**What is being asked:**
Using the material below, print the line that contains "base_tray();", the line that contains "cad_parts[node].hide_render = cad_parts[node].hide_viewport", and every line in between, exactly and nothing else.

---------- Working data ----------

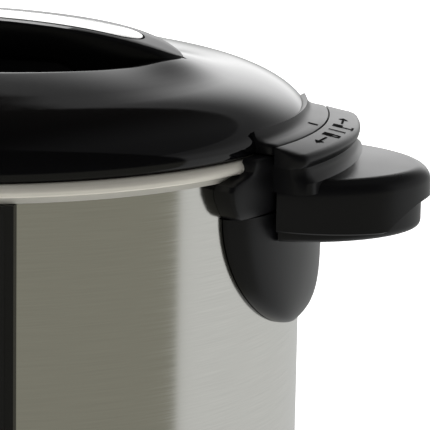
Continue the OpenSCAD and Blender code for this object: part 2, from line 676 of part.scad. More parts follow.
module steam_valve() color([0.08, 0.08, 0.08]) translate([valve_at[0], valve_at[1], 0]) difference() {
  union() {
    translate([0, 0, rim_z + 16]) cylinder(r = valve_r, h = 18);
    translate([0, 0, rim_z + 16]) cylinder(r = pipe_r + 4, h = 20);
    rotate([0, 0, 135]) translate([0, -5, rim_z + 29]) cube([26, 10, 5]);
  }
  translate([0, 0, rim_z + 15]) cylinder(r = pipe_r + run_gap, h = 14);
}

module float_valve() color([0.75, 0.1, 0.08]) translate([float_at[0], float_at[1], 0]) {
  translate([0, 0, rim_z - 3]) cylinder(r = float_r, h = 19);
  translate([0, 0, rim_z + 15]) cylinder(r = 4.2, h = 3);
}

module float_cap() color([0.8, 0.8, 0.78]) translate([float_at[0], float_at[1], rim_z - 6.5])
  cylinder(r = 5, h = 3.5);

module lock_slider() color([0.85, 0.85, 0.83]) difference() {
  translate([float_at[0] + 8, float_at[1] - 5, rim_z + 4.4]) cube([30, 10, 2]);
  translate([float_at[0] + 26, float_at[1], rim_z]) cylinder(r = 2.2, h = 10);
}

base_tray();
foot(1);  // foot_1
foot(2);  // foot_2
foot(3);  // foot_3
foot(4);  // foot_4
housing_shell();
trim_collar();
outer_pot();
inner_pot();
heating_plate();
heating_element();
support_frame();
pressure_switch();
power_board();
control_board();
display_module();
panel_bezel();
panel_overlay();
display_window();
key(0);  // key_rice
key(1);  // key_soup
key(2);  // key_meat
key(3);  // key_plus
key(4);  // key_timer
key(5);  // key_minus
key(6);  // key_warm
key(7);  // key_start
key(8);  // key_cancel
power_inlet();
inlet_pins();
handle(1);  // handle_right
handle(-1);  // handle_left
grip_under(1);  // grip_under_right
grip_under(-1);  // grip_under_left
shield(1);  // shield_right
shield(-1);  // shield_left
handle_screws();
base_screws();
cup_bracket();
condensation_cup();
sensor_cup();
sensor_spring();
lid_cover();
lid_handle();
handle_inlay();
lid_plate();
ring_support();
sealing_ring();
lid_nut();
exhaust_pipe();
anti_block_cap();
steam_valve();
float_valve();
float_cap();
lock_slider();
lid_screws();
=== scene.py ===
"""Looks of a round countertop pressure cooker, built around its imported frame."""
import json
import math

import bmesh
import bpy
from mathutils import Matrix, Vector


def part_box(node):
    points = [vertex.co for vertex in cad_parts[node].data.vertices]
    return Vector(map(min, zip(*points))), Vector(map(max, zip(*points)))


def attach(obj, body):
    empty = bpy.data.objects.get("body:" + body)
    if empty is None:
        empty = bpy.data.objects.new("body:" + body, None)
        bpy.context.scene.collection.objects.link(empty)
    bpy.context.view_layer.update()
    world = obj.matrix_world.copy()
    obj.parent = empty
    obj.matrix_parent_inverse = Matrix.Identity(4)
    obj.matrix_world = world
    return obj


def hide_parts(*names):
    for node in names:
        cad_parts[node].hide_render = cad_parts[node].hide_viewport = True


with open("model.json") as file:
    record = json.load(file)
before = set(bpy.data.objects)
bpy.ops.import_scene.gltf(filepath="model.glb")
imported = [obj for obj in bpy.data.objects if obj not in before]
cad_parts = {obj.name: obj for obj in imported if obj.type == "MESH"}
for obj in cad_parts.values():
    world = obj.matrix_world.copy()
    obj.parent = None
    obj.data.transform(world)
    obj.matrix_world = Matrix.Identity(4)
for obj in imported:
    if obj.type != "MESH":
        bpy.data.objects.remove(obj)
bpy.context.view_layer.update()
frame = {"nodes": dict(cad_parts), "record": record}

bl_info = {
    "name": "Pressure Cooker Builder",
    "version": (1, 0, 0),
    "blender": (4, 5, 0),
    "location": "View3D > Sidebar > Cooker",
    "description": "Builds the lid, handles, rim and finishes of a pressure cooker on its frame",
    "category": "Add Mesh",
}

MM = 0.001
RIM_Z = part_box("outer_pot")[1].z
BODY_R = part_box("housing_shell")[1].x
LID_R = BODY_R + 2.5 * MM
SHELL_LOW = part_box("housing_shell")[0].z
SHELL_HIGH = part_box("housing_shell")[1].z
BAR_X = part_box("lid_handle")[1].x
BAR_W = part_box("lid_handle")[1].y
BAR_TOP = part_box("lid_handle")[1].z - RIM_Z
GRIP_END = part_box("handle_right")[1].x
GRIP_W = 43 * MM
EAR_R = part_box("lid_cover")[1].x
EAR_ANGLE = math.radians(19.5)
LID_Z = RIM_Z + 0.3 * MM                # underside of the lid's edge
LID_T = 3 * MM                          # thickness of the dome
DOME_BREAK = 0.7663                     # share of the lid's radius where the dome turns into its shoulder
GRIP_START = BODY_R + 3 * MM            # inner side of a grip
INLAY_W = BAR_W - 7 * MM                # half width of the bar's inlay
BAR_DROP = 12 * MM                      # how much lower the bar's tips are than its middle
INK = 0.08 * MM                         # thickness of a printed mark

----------
---------- Working data ----------

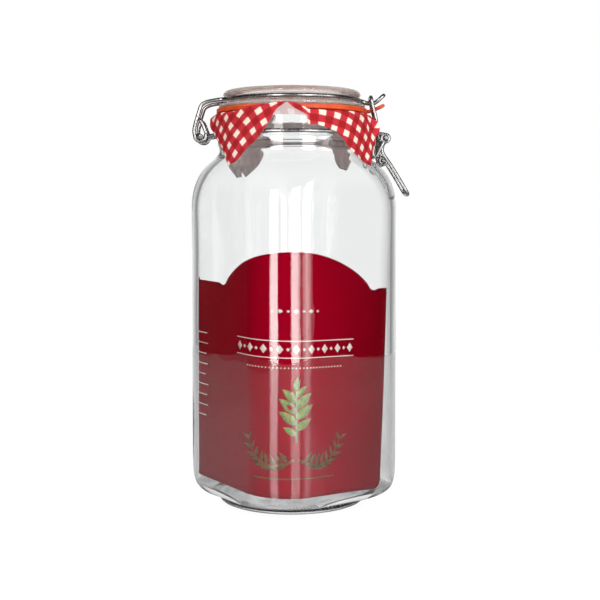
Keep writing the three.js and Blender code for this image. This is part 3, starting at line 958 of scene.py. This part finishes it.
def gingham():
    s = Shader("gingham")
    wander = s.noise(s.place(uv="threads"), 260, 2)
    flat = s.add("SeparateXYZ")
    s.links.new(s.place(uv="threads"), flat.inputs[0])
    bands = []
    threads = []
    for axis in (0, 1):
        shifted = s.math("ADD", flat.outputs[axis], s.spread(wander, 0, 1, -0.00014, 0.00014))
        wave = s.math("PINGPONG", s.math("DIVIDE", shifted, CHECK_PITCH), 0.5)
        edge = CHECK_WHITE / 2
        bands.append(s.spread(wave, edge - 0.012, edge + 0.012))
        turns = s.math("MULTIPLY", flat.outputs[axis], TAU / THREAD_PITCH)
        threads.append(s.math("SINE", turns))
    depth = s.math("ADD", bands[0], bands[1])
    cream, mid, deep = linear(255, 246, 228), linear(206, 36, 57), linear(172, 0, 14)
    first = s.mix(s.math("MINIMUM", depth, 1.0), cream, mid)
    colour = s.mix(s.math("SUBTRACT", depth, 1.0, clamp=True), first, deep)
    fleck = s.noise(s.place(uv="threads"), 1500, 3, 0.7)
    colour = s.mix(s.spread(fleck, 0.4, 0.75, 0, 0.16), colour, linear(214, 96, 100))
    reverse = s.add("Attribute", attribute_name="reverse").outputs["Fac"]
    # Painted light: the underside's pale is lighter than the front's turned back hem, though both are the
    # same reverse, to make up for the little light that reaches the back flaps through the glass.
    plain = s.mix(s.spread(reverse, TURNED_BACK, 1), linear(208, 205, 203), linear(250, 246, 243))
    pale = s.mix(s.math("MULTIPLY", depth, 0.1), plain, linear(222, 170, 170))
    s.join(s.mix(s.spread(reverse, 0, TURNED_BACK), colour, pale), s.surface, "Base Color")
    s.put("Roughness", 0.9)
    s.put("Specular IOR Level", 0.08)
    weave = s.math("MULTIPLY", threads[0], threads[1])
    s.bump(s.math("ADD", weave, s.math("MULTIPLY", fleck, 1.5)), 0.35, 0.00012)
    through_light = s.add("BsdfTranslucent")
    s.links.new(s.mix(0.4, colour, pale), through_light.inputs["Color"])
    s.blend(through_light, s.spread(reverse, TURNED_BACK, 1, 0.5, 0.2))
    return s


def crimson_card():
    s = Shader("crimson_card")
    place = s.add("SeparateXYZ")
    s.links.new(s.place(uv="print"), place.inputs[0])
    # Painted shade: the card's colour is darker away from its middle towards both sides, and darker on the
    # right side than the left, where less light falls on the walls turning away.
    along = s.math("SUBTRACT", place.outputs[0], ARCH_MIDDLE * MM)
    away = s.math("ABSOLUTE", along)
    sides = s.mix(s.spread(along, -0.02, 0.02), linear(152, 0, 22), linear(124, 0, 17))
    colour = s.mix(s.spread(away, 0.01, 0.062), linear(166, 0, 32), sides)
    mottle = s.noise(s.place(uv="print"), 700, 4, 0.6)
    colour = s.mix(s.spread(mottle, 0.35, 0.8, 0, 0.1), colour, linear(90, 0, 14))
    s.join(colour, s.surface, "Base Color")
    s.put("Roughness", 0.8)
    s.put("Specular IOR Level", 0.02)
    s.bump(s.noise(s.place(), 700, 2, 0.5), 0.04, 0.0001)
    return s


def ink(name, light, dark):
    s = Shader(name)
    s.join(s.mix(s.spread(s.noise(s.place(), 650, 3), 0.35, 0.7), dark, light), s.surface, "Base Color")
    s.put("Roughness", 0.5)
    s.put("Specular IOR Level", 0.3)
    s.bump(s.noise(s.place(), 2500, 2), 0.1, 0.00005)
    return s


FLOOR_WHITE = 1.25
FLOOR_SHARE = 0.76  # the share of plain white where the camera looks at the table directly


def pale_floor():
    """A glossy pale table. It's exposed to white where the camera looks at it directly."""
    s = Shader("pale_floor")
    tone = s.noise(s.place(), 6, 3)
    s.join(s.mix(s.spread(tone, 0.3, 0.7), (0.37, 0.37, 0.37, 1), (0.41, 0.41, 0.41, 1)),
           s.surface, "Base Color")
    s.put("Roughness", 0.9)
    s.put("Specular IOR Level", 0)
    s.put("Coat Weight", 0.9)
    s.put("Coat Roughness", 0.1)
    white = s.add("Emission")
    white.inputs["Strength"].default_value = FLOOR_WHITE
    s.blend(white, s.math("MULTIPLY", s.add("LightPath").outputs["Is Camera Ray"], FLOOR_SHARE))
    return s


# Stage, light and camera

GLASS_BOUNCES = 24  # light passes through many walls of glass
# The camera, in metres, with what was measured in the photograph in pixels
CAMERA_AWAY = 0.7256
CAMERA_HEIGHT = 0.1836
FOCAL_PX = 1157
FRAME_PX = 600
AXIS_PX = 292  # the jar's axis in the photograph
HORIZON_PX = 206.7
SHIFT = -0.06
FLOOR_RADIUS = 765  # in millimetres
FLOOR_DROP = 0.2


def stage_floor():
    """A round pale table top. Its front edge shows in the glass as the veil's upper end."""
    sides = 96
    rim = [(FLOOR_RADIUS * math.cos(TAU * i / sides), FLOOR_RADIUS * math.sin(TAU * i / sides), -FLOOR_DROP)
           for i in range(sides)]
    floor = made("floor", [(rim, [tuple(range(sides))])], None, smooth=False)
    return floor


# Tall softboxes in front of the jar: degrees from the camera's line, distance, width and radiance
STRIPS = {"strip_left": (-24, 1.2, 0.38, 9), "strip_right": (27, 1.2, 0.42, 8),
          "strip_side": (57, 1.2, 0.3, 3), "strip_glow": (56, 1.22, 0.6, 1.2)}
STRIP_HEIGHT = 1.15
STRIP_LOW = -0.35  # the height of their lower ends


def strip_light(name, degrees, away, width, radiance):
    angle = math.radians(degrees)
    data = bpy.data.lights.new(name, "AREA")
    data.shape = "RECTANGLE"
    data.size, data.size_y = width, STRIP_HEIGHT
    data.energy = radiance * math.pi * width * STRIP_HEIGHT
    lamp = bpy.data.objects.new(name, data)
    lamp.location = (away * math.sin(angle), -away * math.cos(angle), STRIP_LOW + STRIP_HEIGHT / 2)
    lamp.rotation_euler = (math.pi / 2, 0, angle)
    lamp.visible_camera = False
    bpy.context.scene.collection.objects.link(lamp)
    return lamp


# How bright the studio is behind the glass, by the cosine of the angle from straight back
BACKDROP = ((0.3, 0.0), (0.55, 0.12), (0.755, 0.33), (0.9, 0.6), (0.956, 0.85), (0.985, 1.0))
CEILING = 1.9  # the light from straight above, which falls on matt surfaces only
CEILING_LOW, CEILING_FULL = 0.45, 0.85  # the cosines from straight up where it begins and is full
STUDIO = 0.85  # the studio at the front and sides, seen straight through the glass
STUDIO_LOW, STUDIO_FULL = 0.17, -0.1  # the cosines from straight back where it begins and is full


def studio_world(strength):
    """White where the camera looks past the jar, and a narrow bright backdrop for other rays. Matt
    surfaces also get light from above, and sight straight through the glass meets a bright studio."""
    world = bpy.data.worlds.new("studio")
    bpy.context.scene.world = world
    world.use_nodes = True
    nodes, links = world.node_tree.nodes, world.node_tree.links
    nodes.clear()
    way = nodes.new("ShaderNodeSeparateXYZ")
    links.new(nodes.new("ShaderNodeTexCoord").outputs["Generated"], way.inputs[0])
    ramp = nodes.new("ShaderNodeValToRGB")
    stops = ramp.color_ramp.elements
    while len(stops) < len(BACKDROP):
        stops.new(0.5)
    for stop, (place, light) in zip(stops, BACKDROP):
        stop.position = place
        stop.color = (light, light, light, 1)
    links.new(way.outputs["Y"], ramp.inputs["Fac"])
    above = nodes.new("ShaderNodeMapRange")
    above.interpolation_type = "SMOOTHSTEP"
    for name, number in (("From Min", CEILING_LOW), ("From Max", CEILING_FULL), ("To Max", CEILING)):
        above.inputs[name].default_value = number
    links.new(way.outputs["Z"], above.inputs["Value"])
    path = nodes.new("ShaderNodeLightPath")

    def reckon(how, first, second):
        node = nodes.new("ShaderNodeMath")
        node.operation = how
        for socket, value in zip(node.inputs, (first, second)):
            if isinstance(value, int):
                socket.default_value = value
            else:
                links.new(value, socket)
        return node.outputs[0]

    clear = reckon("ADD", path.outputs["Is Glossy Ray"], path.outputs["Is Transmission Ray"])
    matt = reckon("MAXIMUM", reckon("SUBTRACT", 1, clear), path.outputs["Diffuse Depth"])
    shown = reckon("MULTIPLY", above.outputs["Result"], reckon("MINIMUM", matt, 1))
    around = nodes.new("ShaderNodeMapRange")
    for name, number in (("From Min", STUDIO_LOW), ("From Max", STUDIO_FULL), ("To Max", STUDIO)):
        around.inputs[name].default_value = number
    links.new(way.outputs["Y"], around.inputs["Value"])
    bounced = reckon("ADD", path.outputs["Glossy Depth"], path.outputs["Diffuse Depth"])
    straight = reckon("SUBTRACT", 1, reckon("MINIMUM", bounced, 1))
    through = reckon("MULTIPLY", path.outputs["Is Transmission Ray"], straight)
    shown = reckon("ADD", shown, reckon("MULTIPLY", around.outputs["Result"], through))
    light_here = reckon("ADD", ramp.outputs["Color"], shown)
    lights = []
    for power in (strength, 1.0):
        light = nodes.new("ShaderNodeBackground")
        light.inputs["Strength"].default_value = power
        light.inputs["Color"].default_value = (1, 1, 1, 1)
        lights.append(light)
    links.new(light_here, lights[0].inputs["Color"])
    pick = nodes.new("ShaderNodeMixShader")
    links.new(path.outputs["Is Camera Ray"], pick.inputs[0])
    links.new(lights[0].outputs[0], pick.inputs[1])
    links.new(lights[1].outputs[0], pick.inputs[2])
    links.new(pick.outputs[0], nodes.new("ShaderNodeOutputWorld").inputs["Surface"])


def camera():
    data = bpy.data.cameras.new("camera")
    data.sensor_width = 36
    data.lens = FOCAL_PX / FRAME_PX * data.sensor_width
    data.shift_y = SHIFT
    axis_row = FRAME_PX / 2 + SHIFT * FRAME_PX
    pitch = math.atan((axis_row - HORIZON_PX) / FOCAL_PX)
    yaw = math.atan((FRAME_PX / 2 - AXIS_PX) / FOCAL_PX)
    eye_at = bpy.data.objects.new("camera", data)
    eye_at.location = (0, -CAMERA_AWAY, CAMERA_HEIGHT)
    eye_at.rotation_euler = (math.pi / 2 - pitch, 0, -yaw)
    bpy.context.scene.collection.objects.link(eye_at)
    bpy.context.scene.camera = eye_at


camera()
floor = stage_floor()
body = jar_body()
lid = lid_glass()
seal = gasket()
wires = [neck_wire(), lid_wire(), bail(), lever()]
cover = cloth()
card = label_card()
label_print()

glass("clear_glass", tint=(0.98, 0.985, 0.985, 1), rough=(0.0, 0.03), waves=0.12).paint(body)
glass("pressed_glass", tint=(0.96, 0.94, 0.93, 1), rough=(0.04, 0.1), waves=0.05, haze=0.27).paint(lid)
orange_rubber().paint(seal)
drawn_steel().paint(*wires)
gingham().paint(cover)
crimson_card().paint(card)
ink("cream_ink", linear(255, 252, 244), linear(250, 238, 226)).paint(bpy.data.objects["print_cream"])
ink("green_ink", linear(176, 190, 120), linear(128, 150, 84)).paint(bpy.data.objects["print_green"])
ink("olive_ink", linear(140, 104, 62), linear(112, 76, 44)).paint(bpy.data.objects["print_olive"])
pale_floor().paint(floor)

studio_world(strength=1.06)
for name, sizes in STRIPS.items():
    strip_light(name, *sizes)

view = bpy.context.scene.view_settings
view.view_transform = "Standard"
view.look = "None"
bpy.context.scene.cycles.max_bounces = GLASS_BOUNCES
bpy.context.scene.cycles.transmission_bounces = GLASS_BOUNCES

----------

**Task solution:**
base_tray();
foot(1);  // foot_1
foot(2);  // foot_2
foot(3);  // foot_3
foot(4);  // foot_4
housing_shell();
trim_collar();
outer_pot();
inner_pot();
heating_plate();
heating_element();
support_frame();
pressure_switch();
power_board();
control_board();
display_module();
panel_bezel();
panel_overlay();
display_window();
key(0);  // key_rice
key(1);  // key_soup
key(2);  // key_meat
key(3);  // key_plus
key(4);  // key_timer
key(5);  // key_minus
key(6);  // key_warm
key(7);  // key_start
key(8);  // key_cancel
power_inlet();
inlet_pins();
handle(1);  // handle_right
handle(-1);  // handle_left
grip_under(1);  // grip_under_right
grip_under(-1);  // grip_under_left
shield(1);  // shield_right
shield(-1);  // shield_left
handle_screws();
base_screws();
cup_bracket();
condensation_cup();
sensor_cup();
sensor_spring();
lid_cover();
lid_handle();
handle_inlay();
lid_plate();
ring_support();
sealing_ring();
lid_nut();
exhaust_pipe();
anti_block_cap();
steam_valve();
float_valve();
float_cap();
lock_slider();
lid_screws();
=== scene.py ===
"""Looks of a round countertop pressure cooker, built around its imported frame."""
import json
import math

import bmesh
import bpy
from mathutils import Matrix, Vector


def part_box(node):
    points = [vertex.co for vertex in cad_parts[node].data.vertices]
    return Vector(map(min, zip(*points))), Vector(map(max, zip(*points)))


def attach(obj, body):
    empty = bpy.data.objects.get("body:" + body)
    if empty is None:
        empty = bpy.data.objects.new("body:" + body, None)
        bpy.context.scene.collection.objects.link(empty)
    bpy.context.view_layer.update()
    world = obj.matrix_world.copy()
    obj.parent = empty
    obj.matrix_parent_inverse = Matrix.Identity(4)
    obj.matrix_world = world
    return obj


def hide_parts(*names):
    for node in names:
        cad_parts[node].hide_render = cad_parts[node].hide_viewport = True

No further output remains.